Frank Lillie, Just's friend and mentor at Woods Hole who stood by him until the end, wrote a moving obituary of Just in Science the year after he died. In it, he said: "… That a man of his ability, scientific devotion, and of such strong personal loyalties as he gave and received, should have been warped in the land of his birth must remain a matter for regret" (Lillie, 1942). James F. Crow, in a charming and accessible essay on the life and work of Just, writes: "How I wish Ernest Just had been born a century later" (Crow, 2008). Indeed, how much more might Just have accomplished had he been born later, when segregation and racist attitudes had diminished? Yet his achievements stand on their own merit. The fact is that he did make important contributions despite the oppressive social and cultural milieu that existed. Moreover, one could argue that the insights he had about the workings of nature were deeply informed by his unique life experiences. Remove the experiences and the insights vanish. Ultimately, science is a human and a social endeavor. Great discoveries and insights in science are often informed by experiences and images from the scientist's life. Gilbert (1988) has suggested that Just's strong gravitation toward holism, his emphasis on the importance of the cell surface as opposed to the nucleus, was in large part a manifestation of his being African-American in the early twentieth century. If Just had not experienced discrimination and rejection in the United States, he would not have spent so much time in Europe, and he would not have embraced the more holistic, integrated view of European biologists.

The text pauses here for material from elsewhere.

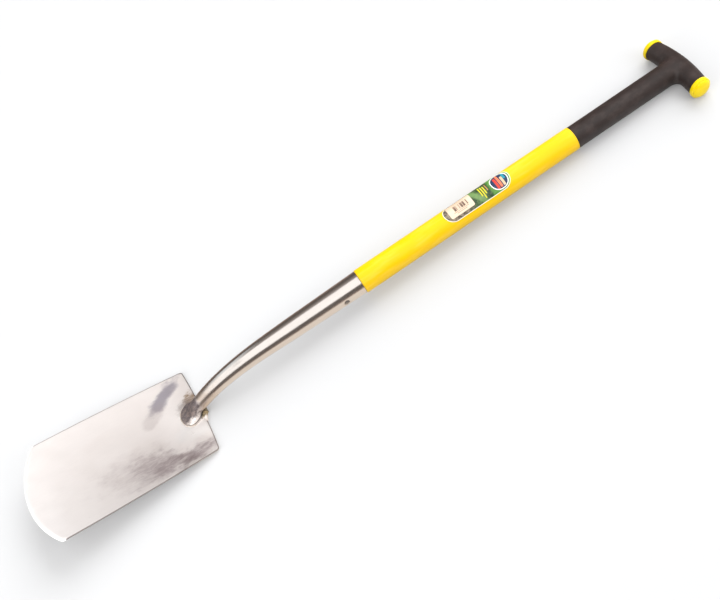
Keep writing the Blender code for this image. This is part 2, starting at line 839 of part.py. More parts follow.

In the end, what is singularly impressive is that, in the midst of crushing inequalities and, ironically, also because of them, Just made unique and significant contributions to biology that continue to resonate today. These lasting contributions are a testament to the brilliance and the indomitable intellectual ferocity of Just.

Acknowledgments

The author would like to thank Scott Gilbert and Stuart Newman for their general encouragement and support of his work on E. E. Just, and three anonymous reviewers for their helpful comments on an earlier draft of this paper.

Footnotes

1Unless otherwise indicated, the material for this biographical sketch was obtained from Kenneth Manning's excellent biography of Just, Black Apollo of Science (1983).